Coronation Chair

What is the Coronation Chair?

For the last seven centuries, The Coronation Chair housed in Westminster Abbey has played a seminal role in the coronation, anointing, and crowning of British monarchs. This very precious and famous piece of furniture has taken its place in front of the High Altar in the Abbey for these special occasions since 1308. King Henry IV was crowned in the Chair in 1399.

When King Edward I moved the famous Stone of Scone from Scone in Scotland back in 1296, he had The Coronation Chair made to enclose the Stone. It was moved to the Abbey and put under the care of the Abbot of Westminster. Between 1300 and 1301, the King commissioned an oak chair to contain the Stone. The Chair was painted by Master Walter and decorated with images of birds, foliage, and animals. Either Edward the Confessor or Edward I is depicted on the back of the Chair, shown with his feet resting on a lion. In 1727, four gilt lions below were included, too. At first, the Stone was enclosed under the seat, but the wooden decoration on the front had over the years been torn away.

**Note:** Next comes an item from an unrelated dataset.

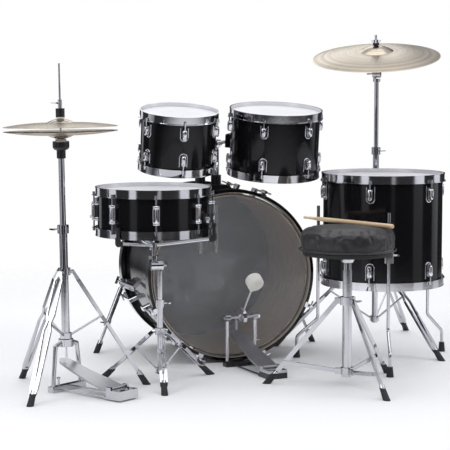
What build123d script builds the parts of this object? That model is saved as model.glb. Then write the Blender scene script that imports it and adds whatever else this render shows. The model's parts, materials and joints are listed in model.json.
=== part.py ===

The Coronation Chair stands at a height of 2.05 meters (6 feet 9 inches) and has seen thirty-eight coronation ceremonies for reigning monarchs held at the Abbey. Of the monarchs, two were never crowned and they were Edward V, who was one of the two “Princes in the Tower”, and Edward VIII, who abdicated. Separate coronation ceremonies were also held for fourteen queen consorts.

William III and Mary II were crowned together in one ceremony in 1689 for which a special chair was commissioned for Mary while the ancient chair was secured for William. The public can view Mary’s chair in the new Queen’s Diamond Jubilee Galleries at the Abbey.

The Coronation Chair has been removed from Westminster Abbey only twice in almost 800 years. Once when Oliver Cromwell was inducted as Lord Protector of the Commonwealth of England in Westminster Hall and again for its own protection during the German Blitzkrieg of the Second World War. It was for this reason, on 24 August 1939, that the Stone of Scone was moved out of the way for the chair to be transported by truck out of London to Gloucester Cathedral. Upon its arrival under the care of detectives, the Dean and the Cathedral Architect signed for its receipt.

The Chair has seen some damage, both innocent and malicious over the many centuries. Mostly though, 18th and 19th-century visitors and Westminster schoolboys immortalised themselves by carving their names into the back part of the Chair. “P. Abbott slept in this chair 5-6 July 1800” is carved into the seat. The Suffragettes are blamed for the bomb attack in 1914 that took off one small corner of the Chair.

When the Chapel of St Edward the Confessor was closed to the public in 1997, The Chair lost its home of many centuries and was moved in February 1998 from the ambulatory. It was raised on a modern pedestal near the tomb of Henry V.

The Chair underwent conservation and cleaning within an enclosure for that purpose at the west end of the Nave of St George’s Chapel in April 2010. It was then, under the supervision of the Hamilton Kerr Institute, that the rare pigment orpiment was found in the compartment enclosing the Stone. The front of the chair was uplifted with wooden tracery since the original has been absent going back to the 1900s. This was also when it came to light that the Coronation Chair lacked a wooden seat-board until the 16th or 17th century. And that the Stone was actually the seat for centuries before then. 2013 saw the Chair receive a new plinth and canopy display in St George’s Chapel, designed by the Abbey’s Surveyor Ptolemy Dean.

The Coronation Chair was last used during the coronation of the late Queen, Elizabeth II, on 2 June 1953, over a year after the death of her father in February 1952. Since then, The Stone of Scone has been removed from its place beneath the Chair and returned to Edinburgh Castle in 1996. The Chair will be used for King Charles III’s coronation in due course. Plans are in place for the Stone to be reunited with the Chair at Westminster Abbey for the first time in 26 years, for this purpose.